- Written problem: Extract every line of the material below and reproduce it faithfully.

- Data:

————

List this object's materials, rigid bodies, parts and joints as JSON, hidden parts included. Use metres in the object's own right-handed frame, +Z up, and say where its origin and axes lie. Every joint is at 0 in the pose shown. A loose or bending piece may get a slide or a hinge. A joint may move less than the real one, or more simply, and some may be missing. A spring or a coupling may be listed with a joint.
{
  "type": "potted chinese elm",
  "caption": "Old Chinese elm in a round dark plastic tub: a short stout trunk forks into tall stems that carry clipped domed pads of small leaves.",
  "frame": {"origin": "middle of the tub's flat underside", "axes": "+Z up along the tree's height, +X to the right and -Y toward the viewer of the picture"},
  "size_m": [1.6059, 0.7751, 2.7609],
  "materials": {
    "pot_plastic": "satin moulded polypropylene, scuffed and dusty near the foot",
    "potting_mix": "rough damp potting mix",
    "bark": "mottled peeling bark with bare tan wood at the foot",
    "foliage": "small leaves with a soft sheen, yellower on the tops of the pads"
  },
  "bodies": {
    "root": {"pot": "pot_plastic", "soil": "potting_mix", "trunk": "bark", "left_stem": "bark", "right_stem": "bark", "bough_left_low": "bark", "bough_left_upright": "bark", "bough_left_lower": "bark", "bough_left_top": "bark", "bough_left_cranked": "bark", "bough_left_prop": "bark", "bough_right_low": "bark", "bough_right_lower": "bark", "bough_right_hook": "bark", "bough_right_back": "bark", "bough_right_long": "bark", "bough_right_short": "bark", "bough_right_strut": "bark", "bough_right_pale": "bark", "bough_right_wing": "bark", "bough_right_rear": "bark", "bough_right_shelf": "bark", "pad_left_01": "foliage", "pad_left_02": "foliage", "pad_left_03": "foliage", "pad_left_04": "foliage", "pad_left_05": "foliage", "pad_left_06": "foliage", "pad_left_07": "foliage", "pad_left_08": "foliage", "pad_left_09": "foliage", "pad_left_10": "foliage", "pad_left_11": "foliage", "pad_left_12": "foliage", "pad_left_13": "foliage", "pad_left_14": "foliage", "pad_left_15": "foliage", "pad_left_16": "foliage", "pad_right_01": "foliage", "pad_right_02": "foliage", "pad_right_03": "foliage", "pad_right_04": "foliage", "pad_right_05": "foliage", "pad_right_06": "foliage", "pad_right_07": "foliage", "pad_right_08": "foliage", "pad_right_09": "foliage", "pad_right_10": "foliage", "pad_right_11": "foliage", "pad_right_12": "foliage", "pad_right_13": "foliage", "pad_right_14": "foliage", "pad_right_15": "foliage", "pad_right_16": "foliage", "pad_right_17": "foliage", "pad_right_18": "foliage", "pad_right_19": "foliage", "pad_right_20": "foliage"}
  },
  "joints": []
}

————

- Solved problem:
List this object's materials, rigid bodies, parts and joints as JSON, hidden parts included. Use metres in the object's own right-handed frame, +Z up, and say where its origin and axes lie. Every joint is at 0 in the pose shown. A loose or bending piece may get a slide or a hinge. A joint may move less than the real one, or more simply, and some may be missing. A spring or a coupling may be listed with a joint.
{
  "type": "potted chinese elm",
  "caption": "Old Chinese elm in a round dark plastic tub: a short stout trunk forks into tall stems that carry clipped domed pads of small leaves.",
  "frame": {"origin": "middle of the tub's flat underside", "axes": "+Z up along the tree's height, +X to the right and -Y toward the viewer of the picture"},
  "size_m": [1.6059, 0.7751, 2.7609],
  "materials": {
    "pot_plastic": "satin moulded polypropylene, scuffed and dusty near the foot",
    "potting_mix": "rough damp potting mix",
    "bark": "mottled peeling bark with bare tan wood at the foot",
    "foliage": "small leaves with a soft sheen, yellower on the tops of the pads"
  },
  "bodies": {
    "root": {"pot": "pot_plastic", "soil": "potting_mix", "trunk": "bark", "left_stem": "bark", "right_stem": "bark", "bough_left_low": "bark", "bough_left_upright": "bark", "bough_left_lower": "bark", "bough_left_top": "bark", "bough_left_cranked": "bark", "bough_left_prop": "bark", "bough_right_low": "bark", "bough_right_lower": "bark", "bough_right_hook": "bark", "bough_right_back": "bark", "bough_right_long": "bark", "bough_right_short": "bark", "bough_right_strut": "bark", "bough_right_pale": "bark", "bough_right_wing": "bark", "bough_right_rear": "bark", "bough_right_shelf": "bark", "pad_left_01": "foliage", "pad_left_02": "foliage", "pad_left_03": "foliage", "pad_left_04": "foliage", "pad_left_05": "foliage", "pad_left_06": "foliage", "pad_left_07": "foliage", "pad_left_08": "foliage", "pad_left_09": "foliage", "pad_left_10": "foliage", "pad_left_11": "foliage", "pad_left_12": "foliage", "pad_left_13": "foliage", "pad_left_14": "foliage", "pad_left_15": "foliage", "pad_left_16": "foliage", "pad_right_01": "foliage", "pad_right_02": "foliage", "pad_right_03": "foliage", "pad_right_04": "foliage", "pad_right_05": "foliage", "pad_right_06": "foliage", "pad_right_07": "foliage", "pad_right_08": "foliage", "pad_right_09": "foliage", "pad_right_10": "foliage", "pad_right_11": "foliage", "pad_right_12": "foliage", "pad_right_13": "foliage", "pad_right_14": "foliage", "pad_right_15": "foliage", "pad_right_16": "foliage", "pad_right_17": "foliage", "pad_right_18": "foliage", "pad_right_19": "foliage", "pad_right_20": "foliage"}
  },
  "joints": []
}